I rapporti tra Matteo Salvini e il reato di sequestro di persona in danno degli immigrati soccorsi in alto mare e poi bloccati sulle navi in attesa dell’autorizzazione a sbarcare hanno ormai una lunga storia. In particolare, in questi giorni è tornata di attualità la specifica vicenda relativa Ong spagnola Proactiva Open Arms.

I fatti risalgono all’agosto 2019, quando Salvini era ministro dell’Interno; sulla nave erano presenti più di cento migranti in attesa che il ministro indicasse un porto per lo sbarco sul territorio italiano.

Il 25 maggio di quest’anno la giunta per le immunità del Senato aveva respinto a larga maggioranza la richiesta dei magistrati di Palermo di iniziare il procedimento penale contro Salvini per il reato di sequestro di persona, ma l’ultima parola spetta al Senato, che è appunto chiamato oggi a votare in aula se autorizzare o meno il processo contro Salvini.
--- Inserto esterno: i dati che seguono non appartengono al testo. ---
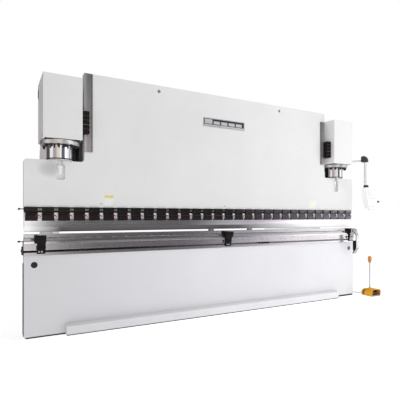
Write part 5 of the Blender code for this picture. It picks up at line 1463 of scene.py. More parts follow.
# ============================================================ valve block
VALVE_Y = 0.95
BLOCK_TOP = 3.42
piece("manifold", slab(-0.9, -0.55, 0.84, 1.06, TANK_TOP, BLOCK_TOP, 0.004), "zinc",
      bevel=0.003, cad=("valve_block", "cylinder_steel"))
for i, x in enumerate((-0.82, -0.63)):
    piece(f"valve_body_{i}", slab(x - 0.04, x + 0.04, 0.88, 1.02, 3.4203, 3.472, 0.005), "cyl",
          bevel=0.002)
    ends, coils = [], []
    for out in (-1, 1):
        place = (x, VALVE_Y + out * 0.07, 3.446)
        ends.append(rod(0.0215, place, (0, out, 0), 0.0003, 0.02, 32, 0.001))
        ends.append(rod(0.009, place, (0, out, 0), 0.072, 0.08, 20, 0.001))
        y0, y1 = span(VALVE_Y + out * 0.0905, VALVE_Y + out * 0.142)
        coils.append(slab(x - 0.026, x + 0.026, y0, y1, 3.421, 3.474, 0.008, "Y"))
        coils.append(slab(x - 0.014, x + 0.014, y0 + 0.01, y1 - 0.008, 3.4743, 3.506, 0.004))
    piece(f"valve_ends_{i}", ends, "zinc", angle=35)
    piece(f"valve_coils_{i}", coils, "coil", bevel=0.0015)
    piece(f"valve_screws_{i}", [
        cap_screw((x + dx, VALVE_Y + dy, 3.472), UP, 0.0055, 0.005, 18)
        for dx in (-0.028, 0.028) for dy in (-0.045, 0.045)], "bolt", angle=35)
    piece(f"valve_cartridge_{i}", [
        rod(0.029, (x, VALVE_Y, 3.4722), UP, 0, 0.03, 36, 0.002),
        rod(0.02, (x, VALVE_Y, 3.5024), UP, 0, 0.045, 32, 0.002)], "zinc", angle=30)
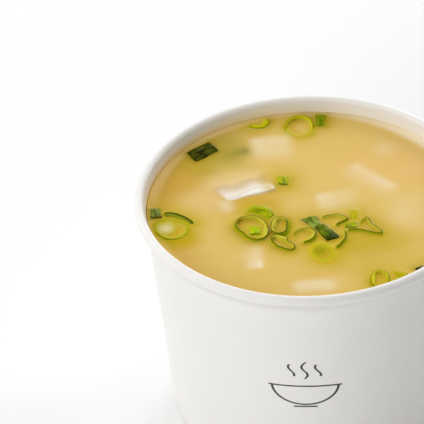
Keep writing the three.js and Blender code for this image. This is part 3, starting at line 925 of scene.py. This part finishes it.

Salvini, il reato di sequestro è inesistente I risvolti politici li decideranno gli elettori

Al di là della specifica vicenda della Open Arms, l’impressione che si trae dagli episodi in cui diverse procure della Repubblica hanno ravvisato gli estremi del reato di sequestro di persona è che Salvini abbia utilizzato la minacciata incriminazione per fini di immediata convenienza politica.

Emblematico è il caso della nave Gregoretti del gennaio di quest’anno: dapprima Salvini si è opposto alla richiesta di autorizzazione a procedere, dando in tal senso istruzioni ai senatori della Lega, poi ha mutato parere e gli stessi parlamentari della Lega hanno espresso il voto decisivo a favore dell’autorizzazione.

Eravamo in prossimità delle elezioni regionali in Emilia- Romagna e Salvini ha evidentemente ritenuto che fosse per lui politicamente più conveniente presentarsi agli elettori in qualità di “martire” perseguitato dalla giustizia penale per avere difeso le acque territoriali italiane dalla pericolosa invasione di centinaia di immigrati irregolari. Ricorderete una delle frasi melodrammatiche pronunciate in quella circostanza: «Ci sono momenti in cui per arrivare alla libertà bisogna passare per la prigione».

Nella vicenda della Open Arm Salvini era invece parso seriamente preoccupato dal rischio di una condanna sino a 15 anni di galera ( è il massimo della pena per il delitto di sequestro di persona aggravato per essere il reato commesso da un pubblico ufficiale con abuso delle sue funzioni e per essere presenti tra i “sequestrati” dei minorenni) e si era perfino rivolto al Capo dello Stato denunciando che la magistratura non assicurava più le garanzie di imparzialità e indipendenza.

Staremo ora a vedere quali istruzioni Salvini darà ai senatori della Lega nel voto di oggi al Senato, a seconda di quali saranno le contingenti ragioni di convenienza e opportunità politica. A fronte di queste palesi strumentalizzazioni della giustizia penale a fini personali, pare opportuno domandarsi se effettivamente in occasione dei ritardi nello sbarco dei migranti soccorsi in alto mare siano ravvisabili gli estremi del reato di sequestro di persona.

Non c’è dubbio che i migranti sono rimasti sostanzialmente prigionieri a bordo delle navi che li avevano soccorsi sino a che il ministro dell’interno non ha dato il via libero allo sbarco sul territorio italiano.

Ma il reato di sequestro di persona richiede anche il dolo, cioè si deve agire con la volontà esclusiva di privare quei soggetti della libertà personale. Altre erano però le ragioni che avevano indotto il ministro dell’interno Salvini a procrastinare gli sbarchi, in primo una generale visione politica miope ed egoistica del fenomeno dell’immigrazione clandestina.

Più condivisibili e apprezzabili l’esigenza di coinvolgere i Paesi dell’Unione europea nell’accoglienza dei migranti, nonché la difficoltà di individuare il porto sicuro per eseguire lo sbarco, cioè ragioni che nulla hanno a che vedere con il dolo del reato di sequestro di persona.

Parrebbe quindi opportuno chiedere alle procure della Repubblica di riflettere sull’effettiva sussistenza del reato di sequestro di persona e domandarsi se, in luogo di quella penale, la risposta all’ex ministro dell’interno/ senatore Matteo Salvini non vada piuttosto ricercata sul terreno politico.

A ciascuno il suo: ai magistrati il compito di perseguire i reati effettivamente esistenti ricorrendo al sistema della giustizia penale; al Parlamento e poi al corpo elettorale il potere di censurare le scelte politiche dei governanti con il voto in occasione delle elezioni o con il referendum popolare abrogativo delle leggi.